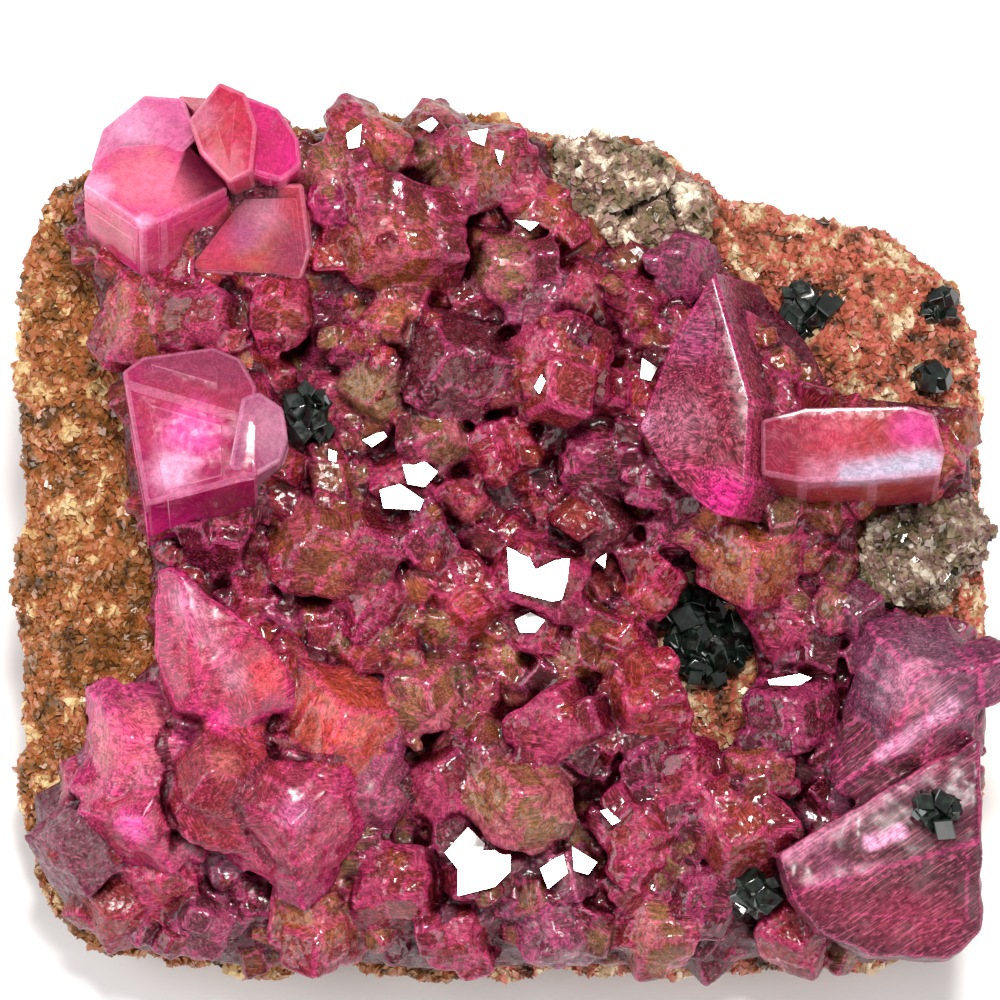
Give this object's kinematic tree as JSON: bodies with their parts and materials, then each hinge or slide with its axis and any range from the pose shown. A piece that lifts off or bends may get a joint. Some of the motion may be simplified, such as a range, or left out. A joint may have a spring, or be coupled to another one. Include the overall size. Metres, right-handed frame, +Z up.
{
  "type": "dolomite specimen",
  "caption": "Pink cobaltoan dolomite rhombs grown over brown dolomite rock, lying on the rock's flat trimmed back.",
  "frame": {"origin": "middle of the specimen's bounding box, on the flat back that it lies on", "axes": "+X to the right of the crystal face, which is the longest side; +Y away from the viewer, towards the crown crystals; +Z up. The crystal face looks up and leans 18 degrees towards -Y"},
  "size_m": [0.0495, 0.0466, 0.025],
  "materials": {
    "brown_rock": "matte",
    "pink_dolomite": "gloss",
    "pale_grains": "satin",
    "dark_crystals": "gloss"
  },
  "bodies": {
    "root": {"matrix": "brown_rock", "crystal_crust": "pink_dolomite", "crown_crystals": "pink_dolomite", "left_tablet_crystal": "pink_dolomite", "lower_left_crystals": "pink_dolomite", "right_rhomb_crystal": "pink_dolomite", "right_block_crystal": "pink_dolomite", "lower_right_crystals": "pink_dolomite", "dark_cluster_1": "dark_crystals", "dark_cluster_2": "dark_crystals", "dark_cluster_3": "dark_crystals", "dark_cluster_4": "dark_crystals", "dark_cluster_5": "dark_crystals", "dark_cluster_6": "dark_crystals", "dark_cluster_7": "dark_crystals", "pale_patch_top": "pale_grains", "pale_patch_right": "pale_grains"}
  },
  "joints": []
}
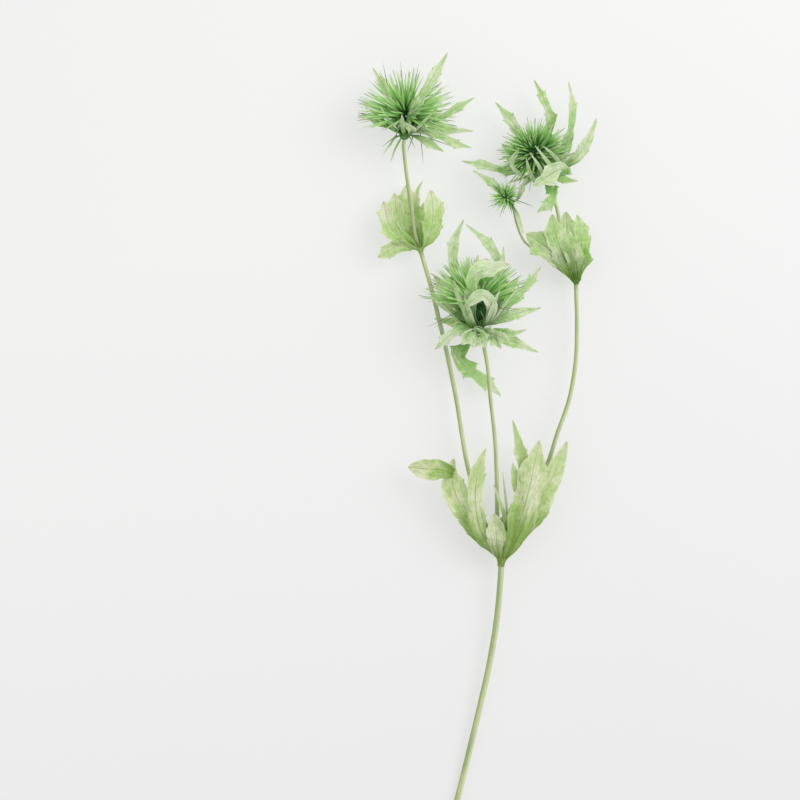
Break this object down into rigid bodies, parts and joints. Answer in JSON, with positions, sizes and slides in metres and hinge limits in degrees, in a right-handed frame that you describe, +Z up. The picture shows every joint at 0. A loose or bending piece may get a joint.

**Problem description:** Exactly reproduce every line of the data above.

**Solution for this problem:**
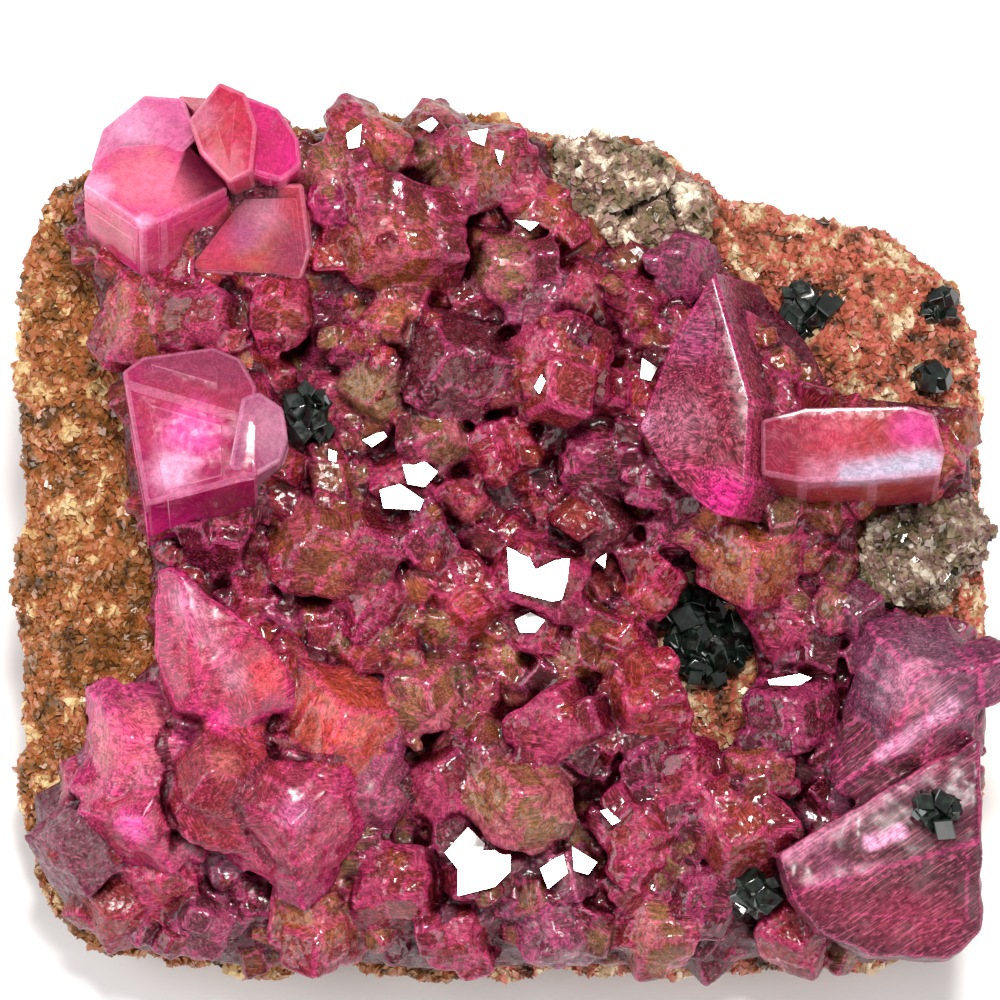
Give this object's kinematic tree as JSON: bodies with their parts and materials, then each hinge or slide with its axis and any range from the pose shown. A piece that lifts off or bends may get a joint. Some of the motion may be simplified, such as a range, or left out. A joint may have a spring, or be coupled to another one. Include the overall size. Metres, right-handed frame, +Z up.
{
  "type": "dolomite specimen",
  "caption": "Pink cobaltoan dolomite rhombs grown over brown dolomite rock, lying on the rock's flat trimmed back.",
  "frame": {"origin": "middle of the specimen's bounding box, on the flat back that it lies on", "axes": "+X to the right of the crystal face, which is the longest side; +Y away from the viewer, towards the crown crystals; +Z up. The crystal face looks up and leans 18 degrees towards -Y"},
  "size_m": [0.0495, 0.0466, 0.025],
  "materials": {
    "brown_rock": "matte",
    "pink_dolomite": "gloss",
    "pale_grains": "satin",
    "dark_crystals": "gloss"
  },
  "bodies": {
    "root": {"matrix": "brown_rock", "crystal_crust": "pink_dolomite", "crown_crystals": "pink_dolomite", "left_tablet_crystal": "pink_dolomite", "lower_left_crystals": "pink_dolomite", "right_rhomb_crystal": "pink_dolomite", "right_block_crystal": "pink_dolomite", "lower_right_crystals": "pink_dolomite", "dark_cluster_1": "dark_crystals", "dark_cluster_2": "dark_crystals", "dark_cluster_3": "dark_crystals", "dark_cluster_4": "dark_crystals", "dark_cluster_5": "dark_crystals", "dark_cluster_6": "dark_crystals", "dark_cluster_7": "dark_crystals", "pale_patch_top": "pale_grains", "pale_patch_right": "pale_grains"}
  },
  "joints": []
}
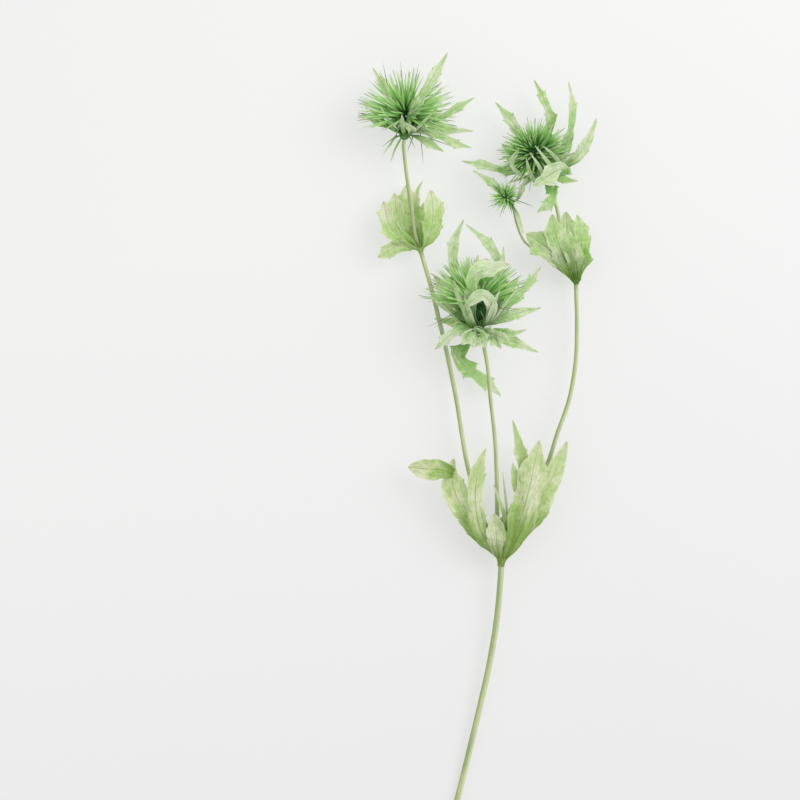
Break this object down into rigid bodies, parts and joints. Answer in JSON, with positions, sizes and slides in metres and hinge limits in degrees, in a right-handed frame that you describe, +Z up. The picture shows every joint at 0. A loose or bending piece may get a joint.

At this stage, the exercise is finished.